§ WRITTEN EXERCISE:
Restate the entire listing word for word.

§ INFORMATION PROVIDED:
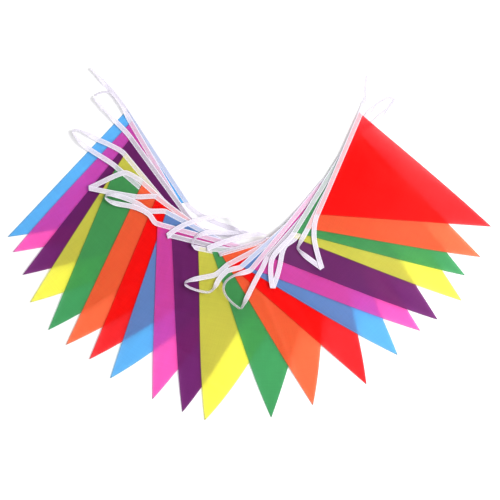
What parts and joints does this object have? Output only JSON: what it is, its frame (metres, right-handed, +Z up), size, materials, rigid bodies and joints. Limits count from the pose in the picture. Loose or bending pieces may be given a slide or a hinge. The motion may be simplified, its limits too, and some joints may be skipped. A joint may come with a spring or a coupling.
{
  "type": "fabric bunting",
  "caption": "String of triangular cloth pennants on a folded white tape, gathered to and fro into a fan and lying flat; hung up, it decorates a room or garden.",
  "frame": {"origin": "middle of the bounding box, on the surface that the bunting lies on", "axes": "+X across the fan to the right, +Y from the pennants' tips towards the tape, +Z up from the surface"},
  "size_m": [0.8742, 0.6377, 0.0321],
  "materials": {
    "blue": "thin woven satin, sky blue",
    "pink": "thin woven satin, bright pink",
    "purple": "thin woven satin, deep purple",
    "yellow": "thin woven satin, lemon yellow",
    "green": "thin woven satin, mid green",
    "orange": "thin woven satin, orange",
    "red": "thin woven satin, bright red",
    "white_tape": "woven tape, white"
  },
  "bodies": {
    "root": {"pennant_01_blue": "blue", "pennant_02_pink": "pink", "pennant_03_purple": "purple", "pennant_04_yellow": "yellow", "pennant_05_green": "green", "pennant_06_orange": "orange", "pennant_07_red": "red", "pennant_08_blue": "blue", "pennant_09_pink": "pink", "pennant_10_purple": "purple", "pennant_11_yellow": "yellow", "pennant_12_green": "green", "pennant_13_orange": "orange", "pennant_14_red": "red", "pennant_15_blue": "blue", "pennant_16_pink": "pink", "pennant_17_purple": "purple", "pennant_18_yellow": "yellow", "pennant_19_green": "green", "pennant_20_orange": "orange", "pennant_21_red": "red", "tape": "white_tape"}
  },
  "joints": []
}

§ TASK RESPONSE:
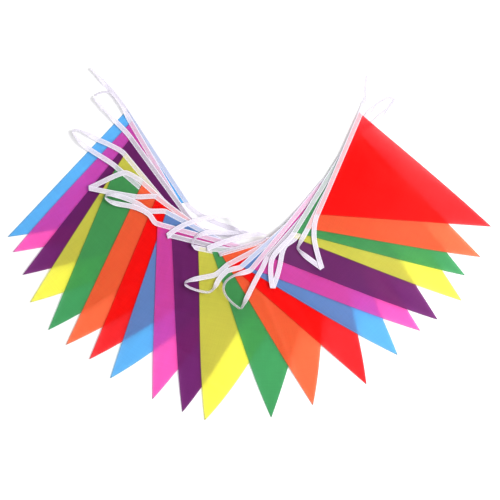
What parts and joints does this object have? Output only JSON: what it is, its frame (metres, right-handed, +Z up), size, materials, rigid bodies and joints. Limits count from the pose in the picture. Loose or bending pieces may be given a slide or a hinge. The motion may be simplified, its limits too, and some joints may be skipped. A joint may come with a spring or a coupling.
{
  "type": "fabric bunting",
  "caption": "String of triangular cloth pennants on a folded white tape, gathered to and fro into a fan and lying flat; hung up, it decorates a room or garden.",
  "frame": {"origin": "middle of the bounding box, on the surface that the bunting lies on", "axes": "+X across the fan to the right, +Y from the pennants' tips towards the tape, +Z up from the surface"},
  "size_m": [0.8742, 0.6377, 0.0321],
  "materials": {
    "blue": "thin woven satin, sky blue",
    "pink": "thin woven satin, bright pink",
    "purple": "thin woven satin, deep purple",
    "yellow": "thin woven satin, lemon yellow",
    "green": "thin woven satin, mid green",
    "orange": "thin woven satin, orange",
    "red": "thin woven satin, bright red",
    "white_tape": "woven tape, white"
  },
  "bodies": {
    "root": {"pennant_01_blue": "blue", "pennant_02_pink": "pink", "pennant_03_purple": "purple", "pennant_04_yellow": "yellow", "pennant_05_green": "green", "pennant_06_orange": "orange", "pennant_07_red": "red", "pennant_08_blue": "blue", "pennant_09_pink": "pink", "pennant_10_purple": "purple", "pennant_11_yellow": "yellow", "pennant_12_green": "green", "pennant_13_orange": "orange", "pennant_14_red": "red", "pennant_15_blue": "blue", "pennant_16_pink": "pink", "pennant_17_purple": "purple", "pennant_18_yellow": "yellow", "pennant_19_green": "green", "pennant_20_orange": "orange", "pennant_21_red": "red", "tape": "white_tape"}
  },
  "joints": []
}